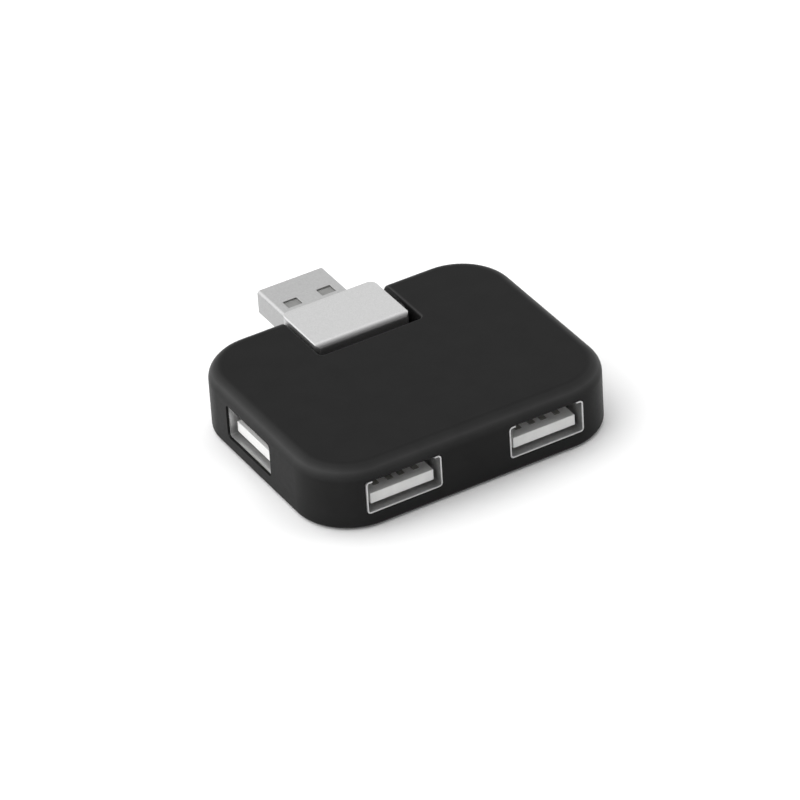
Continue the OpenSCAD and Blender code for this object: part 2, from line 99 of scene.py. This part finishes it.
def grey(level):
    return (level, level, level)


# Painted light on the rubber: how light its colour is where its surface faces this much upwards, so the
# top and sides carry painted shading, with a painted highlight lightest on the rounded edges.
RUBBER_PAINTED_LIGHT = (
    (0.0, 0.0171),
    (0.17, 0.0238),
    (0.34, 0.0293),
    (0.50, 0.0381),
    (0.64, 0.0465),
    (0.77, 0.0343),
    (0.87, 0.0256),
    (0.94, 0.0210),
    (1.0, 0.0112),
)
RUBBER_GRAIN = 0.09 * MM
RUBBER_GRAIN_DEPTH = 0.0025 * MM
RUBBER_ROUGHNESS = (0.37, 0.43)
RUBBER_CLOUDS = (0.94, 1.06)
RUBBER_CLOUD_SIZE = 4 * MM


def soft_touch():
    """Black rubber-like coating: very matt, with a fine grain; its colour carries painted shading by
    which way the surface faces, and a painted highlight on the rounded edges.
    """
    s = Shader("soft_touch")
    s.roughness(s.noise(0.6 * MM, 3), *RUBBER_ROUGHNESS)
    s.bump(s.noise(RUBBER_GRAIN), RUBBER_GRAIN_DEPTH)
    s.set(Specular_IOR_Level=0.04)
    # the normal's upward part is 1 on top and 0 on the sides; the ramp below paints light and shade into
    # the colour by it, with a painted highlight on the rounded edges
    geometry = s.node("ShaderNodeNewGeometry")
    split = s.node("ShaderNodeSeparateXYZ")
    s.link(geometry.outputs["Normal"], split.inputs["Vector"])
    ramp = s.node("ShaderNodeValToRGB")
    stops = ramp.color_ramp.elements
    while len(stops) < len(RUBBER_PAINTED_LIGHT):
        stops.new(1.0)
    for stop, (upward, shade) in zip(stops, RUBBER_PAINTED_LIGHT):
        stop.position = upward
        stop.color = (*grey(shade), 1)
    s.link(split.outputs["Z"], ramp.inputs["Fac"])
    cloud = s.node("ShaderNodeMix", data_type="RGBA", blend_type="MULTIPLY")
    cloud.inputs["Factor"].default_value = 1.0
    s.link(ramp.outputs["Color"], cloud.inputs["A"])
    s.link(s.spread(s.noise(RUBBER_CLOUD_SIZE, 3), *RUBBER_CLOUDS), cloud.inputs["B"])
    s.link(cloud.outputs["Result"], s.surface.inputs["Base Color"])
    return s.material


# How deep the grain of moulded, painted and plated surfaces is.
GRAIN_DEPTH = 0.003 * MM
# How much a surface's roughness falls and rises in spots.
DULLER_SPOTS = (0.85, 1.15)


def silver_paint():
    """Silver metallic paint: flakes sparkle a little."""
    s = Shader("silver_paint")
    s.colour(s.noise(0.16 * MM, 1), grey(0.455), grey(0.51))
    s.roughness(s.noise(0.3 * MM), 0.36, 0.46)
    s.bump(s.noise(0.1 * MM, 1), GRAIN_DEPTH)
    s.set(Metallic=0.9)
    return s.material


def plated_steel(name, dark, light, rough, metallic):
    """Satin plated sheet with a fine grain."""
    s = Shader(name)
    s.colour(s.noise(0.35 * MM, 3), grey(dark), grey(light))
    s.roughness(s.noise(0.25 * MM, 3), rough * DULLER_SPOTS[0], rough * DULLER_SPOTS[1])
    s.bump(s.noise(0.08 * MM), 0.002 * MM)
    s.set(Metallic=metallic)
    return s.material


def moulded_plastic(name, dark, light):
    """Pale satin plastic that light enters a little."""
    s = Shader(name)
    s.colour(s.noise(1.5 * MM), dark, light)
    s.roughness(s.noise(0.4 * MM), 0.4, 0.5)
    s.bump(s.noise(0.15 * MM), GRAIN_DEPTH)
    s.set(Subsurface_Weight=0.3, Subsurface_Radius=(MM, MM, MM), Subsurface_Scale=0.5)
    return s.material


def plain(name, dark, light, rough, metallic=0.0, grain=0.3 * MM):
    """A moulded, painted or plated surface with slight unevenness."""
    s = Shader(name)
    s.colour(s.noise(grain * 4, 3), dark, light)
    s.roughness(s.noise(grain), rough * DULLER_SPOTS[0], rough * DULLER_SPOTS[1])
    s.bump(s.noise(grain / 2), GRAIN_DEPTH)
    s.set(Metallic=metallic)
    return s.material


MATERIALS = {
    "soft_touch_black": soft_touch(),
    "silver_paint": silver_paint(),
    "plug_steel": plated_steel("plug_steel", 0.355, 0.40, 0.36, 0.85),
    "socket_steel": plated_steel("socket_steel", 0.48, 0.55, 0.40, 0.85),
    "white_plastic": moulded_plastic("white_plastic", (0.75, 0.75, 0.74), (0.79, 0.79, 0.78)),
    "contact_nickel": plain("contact_nickel", (0.34, 0.33, 0.31), (0.42, 0.41, 0.39), 0.5, 0.5),
    "circuit_board": plain("circuit_board", (0.01, 0.07, 0.03), (0.015, 0.09, 0.04), 0.35),
    "chip_black": plain("chip_black", grey(0.012), grey(0.018), 0.55),
    "tinned_leads": plain("tinned_leads", grey(0.5), grey(0.6), 0.3, 1.0, 0.15 * MM),
    "crystal_can": plain("crystal_can", grey(0.5), grey(0.6), 0.25, 1.0),
    "capacitor_can": plain("capacitor_can", grey(0.5), grey(0.58), 0.4, 1.0),
    "ceramic_chip": plain("ceramic_chip", (0.28, 0.17, 0.09), (0.36, 0.23, 0.12), 0.5),
    "fuse_green": plain("fuse_green", (0.01, 0.04, 0.015), (0.015, 0.05, 0.02), 0.45),
    "washer_nylon": plain("washer_nylon", grey(0.01), grey(0.014), 0.5),
    "cable_jacket": plain("cable_jacket", grey(0.012), grey(0.016), 0.55),
    "wire_insulation": plain("wire_insulation", (0.3, 0.02, 0.015), (0.36, 0.03, 0.02), 0.4),
    "pin_steel": plain("pin_steel", grey(0.45), grey(0.55), 0.3, 1.0),
    "sleeve_brass": plain("sleeve_brass", (0.5, 0.36, 0.14), (0.6, 0.44, 0.18), 0.3, 1.0),
    "screw_steel": plain("screw_steel", grey(0.16), grey(0.22), 0.35, 1.0),
}


# The plug's insulator is coloured a darker grey than the sockets' tongues.
OWN_MATERIALS = {
    "plug_insulator": moulded_plastic("grey_plastic", (0.17, 0.17, 0.165), (0.20, 0.20, 0.195)),
}


# ---------- CAD nodes: finish and softened edges ----------

# How far each kind of part's sharp edges are softened, by material slot; the rest stay as cut.
EDGE_SOFTENING = {
    "silver_paint": 0.10 * MM,
    "plug_steel": 0.09 * MM,
    "socket_steel": 0.05 * MM,
    "white_plastic": 0.10 * MM,
    "chip_black": 0.06 * MM,
    "crystal_can": 0.20 * MM,
    "capacitor_can": 0.10 * MM,
    "screw_steel": 0.05 * MM,
}
SHARP_ANGLE = math.radians(28)
FLAT_ANGLE = math.radians(0.2)
EDGE_SEGMENTS = 3
WELD_DISTANCE = 0.0005 * MM


def weld_points(node, name):
    """Joins points that lie in the same place, so that no empty face is left between them."""
    weld = node.modifiers.new(name, "WELD")
    weld.merge_threshold = WELD_DISTANCE


def soften_edges(node, width):
    """Joins the flat faces, then rounds every sharp edge by this width."""
    flats = node.modifiers.new("flats", "DECIMATE")
    flats.decimate_type = "DISSOLVE"
    flats.angle_limit = FLAT_ANGLE
    bevel = node.modifiers.new("bevel", "BEVEL")
    bevel.width = width
    bevel.segments = EDGE_SEGMENTS
    bevel.limit_method = "ANGLE"
    bevel.angle_limit = SHARP_ANGLE
    bevel.miter_outer = "MITER_ARC"
    weld_points(node, "clean")


def finish_cad_node(name, slot):
    """Gives a CAD node its material and smooth shading, and leaves its mesh as it is."""
    node = frame["nodes"][name]
    node.data.materials.clear()
    node.data.materials.append(OWN_MATERIALS.get(name, MATERIALS[slot]))
    node.data.shade_smooth()
    weld_points(node, "weld")
    if slot in EDGE_SOFTENING:
        soften_edges(node, EDGE_SOFTENING[slot])
    edges = node.modifiers.new("edges", "EDGE_SPLIT")
    edges.split_angle = SHARP_ANGLE
    normals = node.modifiers.new("normals", "WEIGHTED_NORMAL")
    normals.keep_sharp = True


for part in frame["record"]["subparts"]:
    finish_cad_node(part["node"], part["material_slot"])


# ---------- stage, light and camera ----------

# where the camera is, seen from the origin: metres, then degrees; the lens is in millimetres
CAMERA_DISTANCE = 0.830
CAMERA_AZIMUTH = -28.785
CAMERA_ELEVATION = 34.507
CAMERA_ROLL = -3.656
CAMERA_LENS = 240.8
CAMERA_NEAR = 0.05
CAMERA_FAR = 20
# the point that the camera looks at, to the right of and above the origin as the camera sees it
AIM_RIGHT = -1.186 * MM
AIM_UP = 3.228 * MM


def camera_axes():
    """The camera's right, up and back directions, its roll included."""
    azimuth = math.radians(CAMERA_AZIMUTH)
    elevation = math.radians(CAMERA_ELEVATION)
    roll = math.radians(CAMERA_ROLL)
    back = Vector(
        (
            math.sin(azimuth) * math.cos(elevation),
            -math.cos(azimuth) * math.cos(elevation),
            math.sin(elevation),
        )
    )
    level = Vector((0, 0, 1)).cross(back).normalized()
    up = back.cross(level)
    right = math.cos(roll) * level + math.sin(roll) * up
    return right, back.cross(right), back


def make_camera():
    right, up, back = camera_axes()
    data = bpy.data.cameras.new("camera")
    data.lens = CAMERA_LENS
    data.clip_start = CAMERA_NEAR
    data.clip_end = CAMERA_FAR
    camera = bpy.data.objects.new("camera", data)
    bpy.context.scene.collection.objects.link(camera)
    position = back * CAMERA_DISTANCE
    look_back = (position - right * AIM_RIGHT - up * AIM_UP).normalized()
    look_right = up.cross(look_back).normalized()
    look_up = look_back.cross(look_right)
    turn = Matrix((look_right, look_up, look_back)).transposed().to_4x4()
    camera.matrix_world = Matrix.Translation(position) @ turn
    bpy.context.scene.camera = camera


FLOOR_HALF = 3.0
FLOOR_DEPTH = 0.02 * MM
# light that leaves the underside passes through the floor within this distance
FLOOR_REACH = 0.5 * MM


def make_floor():
    """A pale floor just below the hub. From below, the hub is seen and lit through it."""
    near, far = -FLOOR_HALF, FLOOR_HALF
    mesh = bpy.data.meshes.new("floor")
    mesh.from_pydata([(near, near, 0), (far, near, 0), (far, far, 0), (near, far, 0)], [], [(0, 1, 2, 3)])
    floor = bpy.data.objects.new("floor", mesh)
    floor.location.z = -FLOOR_DEPTH
    bpy.context.scene.collection.objects.link(floor)
    s = Shader("floor")
    s.colour(s.noise(300 * MM), grey(0.97), grey(0.98))
    s.set(Roughness=0.9, Specular_IOR_Level=0.1)
    from_below = s.node("ShaderNodeNewGeometry").outputs["Backfacing"]
    from_underside = s.node("ShaderNodeMath", operation="LESS_THAN")
    s.link(s.node("ShaderNodeLightPath").outputs["Ray Length"], from_underside.inputs[0])
    from_underside.inputs[1].default_value = FLOOR_REACH
    open_floor = s.node("ShaderNodeMath", operation="MAXIMUM")
    s.link(from_below, open_floor.inputs[0])
    s.link(from_underside.outputs["Value"], open_floor.inputs[1])
    one_sided = s.node("ShaderNodeMixShader")
    s.link(open_floor.outputs["Value"], one_sided.inputs[0])
    s.link(s.surface.outputs["BSDF"], one_sided.inputs[1])
    s.link(s.node("ShaderNodeBsdfTransparent").outputs["BSDF"], one_sided.inputs[2])
    s.link(one_sided.outputs["Shader"], s.tree.nodes["Material Output"].inputs["Surface"])
    mesh.materials.append(s.material)


# Soft light: a weak even sky, and patches of brighter sky to the back left, right and, for
# views from under the floor, below. Each patch has a direction, the cosines to that direction
# where it starts and where it is full, and its radiance.
SKY_BASE = 0.18
SKY_PATCHES = (
    ((-0.8, 0.45, 0.8), 0.3, 0.85, 1.7),
    ((-0.6, 0.72, 0.4), 0.6, 0.92, 0.32),
    ((1.0, 0.3, 0.6), 0.5, 0.9, 1.2),
    ((0.0, 0.0, -1.0), 0.0, 0.2, 0.9),
)


def make_sky():
    world = bpy.data.worlds.new("studio")
    world.use_nodes = True
    tree = world.node_tree
    direction = tree.nodes.new("ShaderNodeTexCoord").outputs["Generated"]
    total = tree.nodes.new("ShaderNodeValue").outputs["Value"]
    total.default_value = SKY_BASE
    for towards, start, full, radiance in SKY_PATCHES:
        cosine = tree.nodes.new("ShaderNodeVectorMath")
        cosine.operation = "DOT_PRODUCT"
        cosine.inputs[1].default_value = Vector(towards).normalized()
        tree.links.new(direction, cosine.inputs[0])
        patch = tree.nodes.new("ShaderNodeMapRange")
        patch.interpolation_type = "SMOOTHSTEP"
        patch.inputs["From Min"].default_value = start
        patch.inputs["From Max"].default_value = full
        patch.inputs["To Max"].default_value = radiance
        tree.links.new(cosine.outputs["Value"], patch.inputs["Value"])
        both = tree.nodes.new("ShaderNodeMath")
        both.operation = "ADD"
        tree.links.new(total, both.inputs[0])
        tree.links.new(patch.outputs["Result"], both.inputs[1])
        total = both.outputs["Value"]
    tree.links.new(total, tree.nodes["Background"].inputs["Strength"])
    tree.nodes["Background"].inputs["Color"].default_value = (*grey(1), 1)
    bpy.context.scene.world = world


make_floor()
make_sky()
make_camera()
bpy.context.scene.view_settings.view_transform = "Standard"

════

Problem
Begin with the first line of the listing and copy exactly through the line that contains "RUBBER_CLOUD_SIZE = 4 * MM", please, keeping both ends and leaving out everything after.

Exercise answer
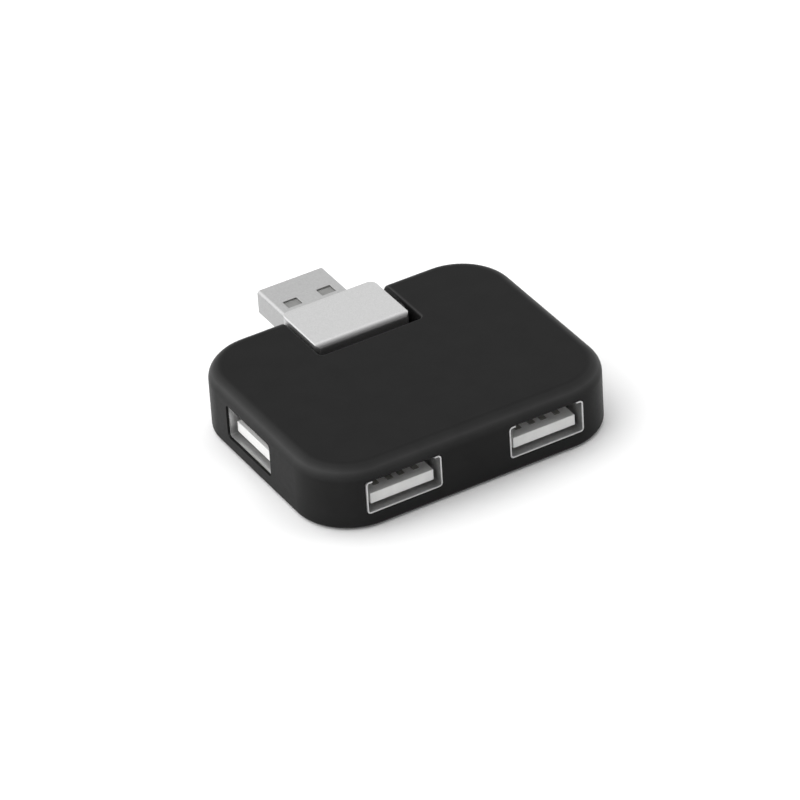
Continue the OpenSCAD and Blender code for this object: part 2, from line 99 of scene.py. This part finishes it.
def grey(level):
    return (level, level, level)


# Painted light on the rubber: how light its colour is where its surface faces this much upwards, so the
# top and sides carry painted shading, with a painted highlight lightest on the rounded edges.
RUBBER_PAINTED_LIGHT = (
    (0.0, 0.0171),
    (0.17, 0.0238),
    (0.34, 0.0293),
    (0.50, 0.0381),
    (0.64, 0.0465),
    (0.77, 0.0343),
    (0.87, 0.0256),
    (0.94, 0.0210),
    (1.0, 0.0112),
)
RUBBER_GRAIN = 0.09 * MM
RUBBER_GRAIN_DEPTH = 0.0025 * MM
RUBBER_ROUGHNESS = (0.37, 0.43)
RUBBER_CLOUDS = (0.94, 1.06)
RUBBER_CLOUD_SIZE = 4 * MM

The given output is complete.